The biggest risk of Rockies high-altitude ridge launches isn't the launch itself---it's what happens if something goes wrong mid-flight. Most LZs are alpine meadows 2,000+ feet below the ridge, snow fields, or jagged talus slopes that will break bones (or worse) if you crash into them, and 90% of launch sites have zero cell service. Your standard safety gear setup won't cut it here.

  • Size your reserve for high-altitude use, not low-elevation flight. Thinner air means your reserve will open slower and have 15% less deceleration than it would at sea level. Most modern reserves are certified for high-altitude use, but make sure it's packed by a certified rigger who knows how to adjust deployment for thin air. If you're flying in winter, keep your reserve in your flight deck (not your backpack) during the hike up---cold temperatures make the fabric stiffer, leading to slower, less reliable openings if it's frozen solid.
  • Ditch the basic open-face helmet and get one with a tinted visor. High-altitude UV is 40% stronger than at sea level, and glare off snow and granite can blind you for 2-3 seconds during launch---enough to crash into a cliff. A tinted visor cuts glare without dimming your vision, and protects your eyes from wind and flying rock debris if you're pushed into a talus slope mid-launch.
  • Pack a lightweight satellite messenger or PLB in your flight deck, no exceptions. I've seen too many pilots get injured on remote launches and have to wait 8+ hours for rescue because they didn't carry a way to call for help. Even if you're flying with a group, a PLB is non-negotiable for remote Rockies sites.
  • Pack thin, grip-friendly gloves that work with your brake handles, plus a backup warm pair in your flight deck. High-altitude temperatures can drop 20 degrees in an hour even on sunny summer days, and cold hands will make you fumble with your brakes mid-launch. If your main gloves get wet from snow or rain, swap them for the backup pair before you inflate your wing.

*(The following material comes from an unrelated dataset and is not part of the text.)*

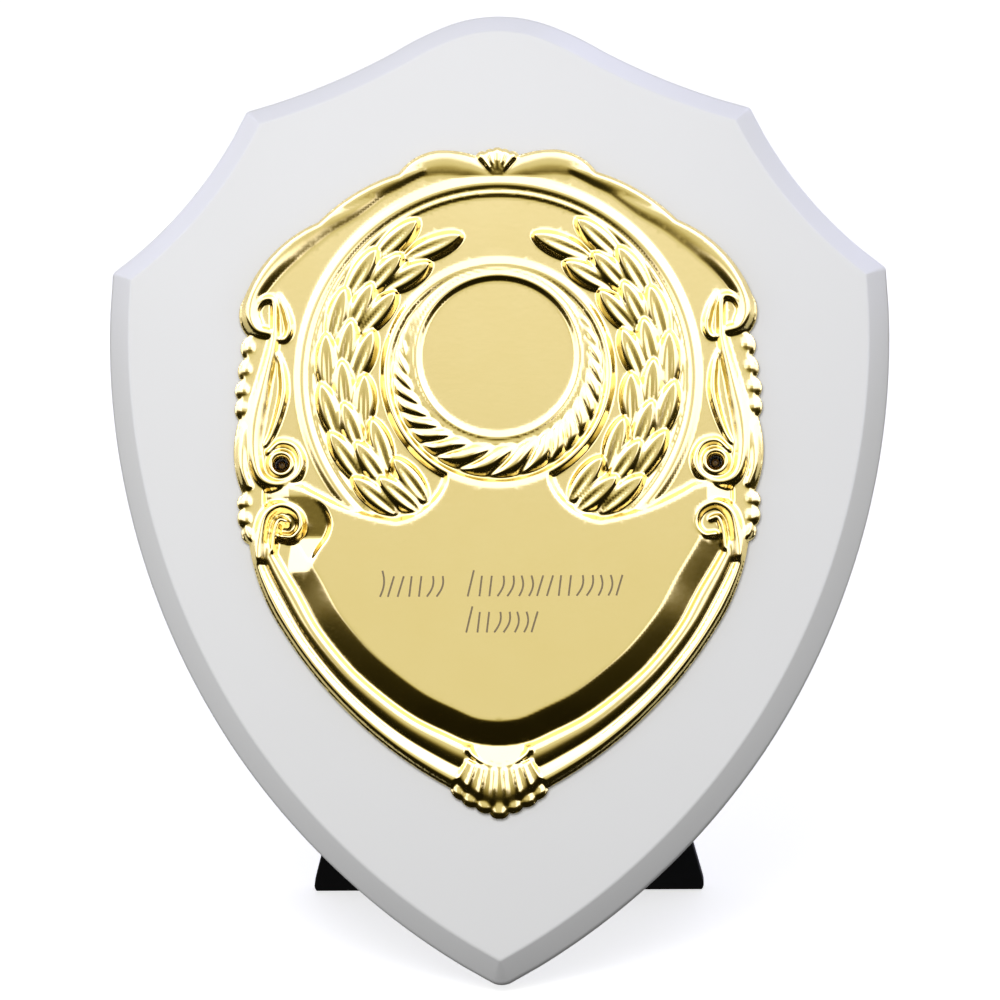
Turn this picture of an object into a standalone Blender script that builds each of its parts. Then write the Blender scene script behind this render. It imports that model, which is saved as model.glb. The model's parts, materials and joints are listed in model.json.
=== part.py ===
"""Award shield plaque: a white bevelled board with a pressed gold front, standing on a black easel strut.

Metres, +Z up. The plaque faces -Y and leans back; the strut swings on a pin behind it.
Over the face, x runs to the right, w runs up from the board's tip and n stands out towards the viewer.
The ornament is worked out in millimetres over the face and scaled to metres when its mesh is made.
"""
import math

import bmesh
import bpy
import numpy as np
from mathutils import Matrix, Vector
from mathutils.geometry import delaunay_2d_cdt

MM = 0.001
GAP = 0.3

# Driving sizes of the board, in millimetres
BOARD_THICKNESS = 12.0
BEVEL_WIDTH = 3.5
BEVEL_DEPTH = 4.5
BACK_CHAMFER = 0.6
LEAN_BACK = math.radians(20.0)
TIP_FLAT = 0.4

# Driving sizes of the gold front, in millimetres above the board's face
FRONT_BACK = GAP
FRONT_EDGE = 0.75
EDGE_ROLL = 0.9
GROUND = 1.6
FIELD = 2.75
BORDER_GROUND = 0.9
PIN_CENTRE = (34.8, 83.1)
PIN_HOLE_RADIUS = 1.05
PIN_HOLE_DEPTH = 6.5
PIN_HEAD_RADIUS = 0.72
PIN_SHANK_RADIUS = 0.45
PIN_TOP, PIN_LENGTH, PIN_TAPER = -0.45, 5.6, 0.8

# Driving sizes of the strut and its hinge, in millimetres
HINGE_HEIGHT = 95.0
PLATE_THICKNESS = 1.6
PLATE_WIDTH = 27.0
PLATE_BELOW, PLATE_ABOVE = 4.5, 17.0
PLATE_CORNER = 2.0
AXIS_ABOVE_PLATE = 2.6
KNUCKLE_RADIUS = 2.2
KNUCKLE_HALF_WIDTH = 6.6
EAR_INNER, EAR_OUTER, EAR_ROOT = 7.0, 10.4, 0.5
PIN_RADIUS, PIN_OVERHANG = 0.9, 0.5
BORE_RADIUS = 1.25
STRUT_THICKNESS = 2.5
STRUT_FOOT_WIDTH = 67.0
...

Don't Skip These Pre-Flight Checks Specific to High-Altitude Launches

A 2-minute low-elevation pre-flight check won't cut it here. Add these three steps to your routine before every Rockies ridge launch:

  1. Test your brake lines for stiffness. Cold temperatures can make brake lines kinked or stiff, so pull each brake all the way up to make sure it moves smoothly with no resistance. If it's stiff, warm it with your hands for 2 minutes before you fly---stiff brakes will make you over-correct mid-launch, leading to a stall right next to the cliff face.
  2. Test your reserve handle to make sure it releases smoothly. Cold temperatures can make the handle stick to your harness, so give it a firm tug to make sure it comes free with no resistance. If it sticks, loosen the strap slightly before you launch---you don't want to be fumbling with a stuck reserve when you're 20 feet off the ground and a gust hits.
  3. Clear a 10-foot strip of loose rock and snow from your launch run before inflating your wing. Rocky ridges often have hidden snow patches under loose talus that will slide under your feet mid-run, so clear the path first to make sure you have solid footing for your run-up.

Last summer, I was launching off a 12,000 foot ridge in the Sangre de Cristo range, wind gusting 32 mph, a cold front moving in fast. I'd tuned my wing to fast trim, added extra brake travel, checked my reserve, and had my PLB clipped to my flight deck. I inflated my wing to 70% full (waiting for full inflation would have left me vulnerable to a gust), ran forward, engaged 30% speed bar at 20 feet off the ground, and cleared the ridge by 15 feet before the full gust hit. Ten minutes later, I watched another pilot with a standard low-altitude setup get caught in the rotor and slam into the cliff face---he walked away with a broken wrist and a destroyed wing, because he didn't adjust his gear for the conditions.

Optimizing your gear for high-altitude Rocky Mountain ridge launches isn't about buying the most expensive, high-tech equipment. It's about taking 15 minutes before every flight to adjust your existing setup to match the thin, turbulent air, rocky terrain, and fast-changing weather that makes these launches some of the most rewarding (and most dangerous) flying in the world. Cut corners on your gear setup, and the Rockies will remind you real fast why you don't mess with high-altitude mountain flying. Always fly with a local instructor your first time at a new site, too---local knowledge of wind patterns and hidden rotor zones is worth more than any gear tweak you can make.